To address this dilemma, in the summer of 2014 the CFPB released a white paper titled, “Using publicly available information to proxy for unidentified race and ethnicity.” In that report, the CFPB states that “substitute, or ‘proxy’ information is utilized to fill in information about consumers’ demographic characteristics.” According to the CFPB, researchers and statisticians often rely on “publicly available demographic information associated with an individual’s surname and place of residence from the U.S. Census Bureau to construct proxies for race and ethnicity when this information is not reported.” Thus, although a borrower does not report his or her race or ethnicity to the auto lender, the borrower’s home and last name provide a certain probability as to the borrower’s race or ethnicity.
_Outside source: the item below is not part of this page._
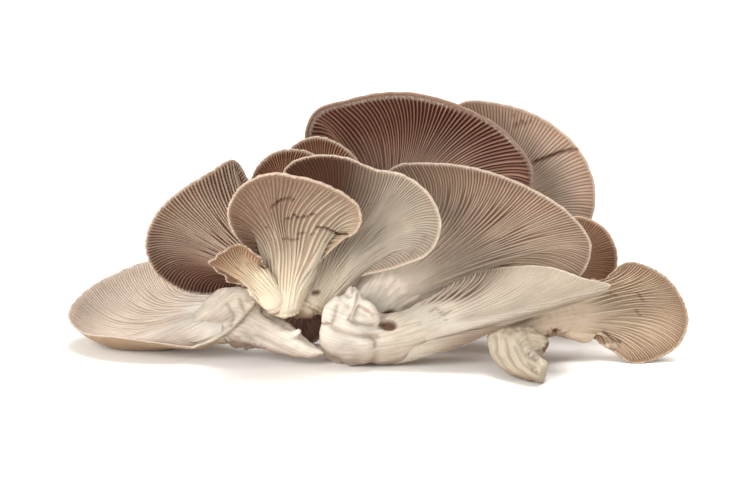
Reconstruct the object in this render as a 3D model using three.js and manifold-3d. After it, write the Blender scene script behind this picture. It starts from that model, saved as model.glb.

The CFPB does not view these two pieces of information in isolation. The CFPB’s Office of Research (“OR”) and Division of Supervision, Enforcement, and Fair Lending (“SEFL”) have combined geographic location and surname information into a single probability analysis called the Bayesian Improved Surname Geocoding (“BISG”). The CFPB’s white paper concludes that “the BISG proxy probability is more accurate than a geography-only or surname-only proxy in its ability to predict individual applicants’ reported race and ethnicity and is generally more accurate than a geography-only or surname-only proxy at approximating the overall reported distribution of race and ethnicity.”
Prior to its settlement with Honda, the CFPB conducted a joint investigation with the DOJ of Honda’s indirect auto lending activities and its compliance with ECOA and the ECOA’s implementing regulation, Regulation B.
According to the July 14 Consent Order, “[t]o evaluate any difference in dealer markup, the [CFPB] and the DOJ assigned race and national origin probabilities to applicants” using the BISG method. The CFPB then used the race and national origin probabilities obtained through BISG “to estimate any disparities in dealer markup on the basis of race or national origin.” See id. According to the Consent Order issued by the CFPB, the differences in interest rates were based on race and not on any other objective criteria such as creditworthiness.
The CFPB concluded that between 2011 to 2015, on average, African-American borrowers were charged interest rates approximately 0.36% higher than similarly-situated white borrowers, resulting in an average of $250 more in interest owed on the loan for the full term of the contract. The CFPB also found that Hispanic borrowers and Asian/Pacific Islander borrowers were charged interest rates approximately 0.28% higher and 0.25% higher, respectively, requiring them to pay approximately $200 and $150 more, respectively, for their auto loans. Thus, the CFPB’s fact findings, relying on the BISG method, contradict Honda’s insistence that it acted properly and did not engage in discriminatory lending practices.
Auto lenders and others in the consumer finance industry should pay close attention to the CFPB’s recent actions relating to auto lending, including the CFPB’s issuance of a rule expanding its supervisory authority to include nonbank auto lenders and the CFPB’s settlement with Honda. Two implications seem clear. First, because the CFPB views disparate impact as sufficient evidence of unlawful discrimination in violation of the ECOA, the CFPB likely will continue to pursue indirect auto lenders whose markup and compensation policies appear to result in higher interest rates charged to minority borrowers. Second, although the CFPB is currently prohibited, with few exceptions, from directly regulating car dealerships, the CFPB may use its rule-making authority to further expand the scope of its supervisory authority in the auto lending arena.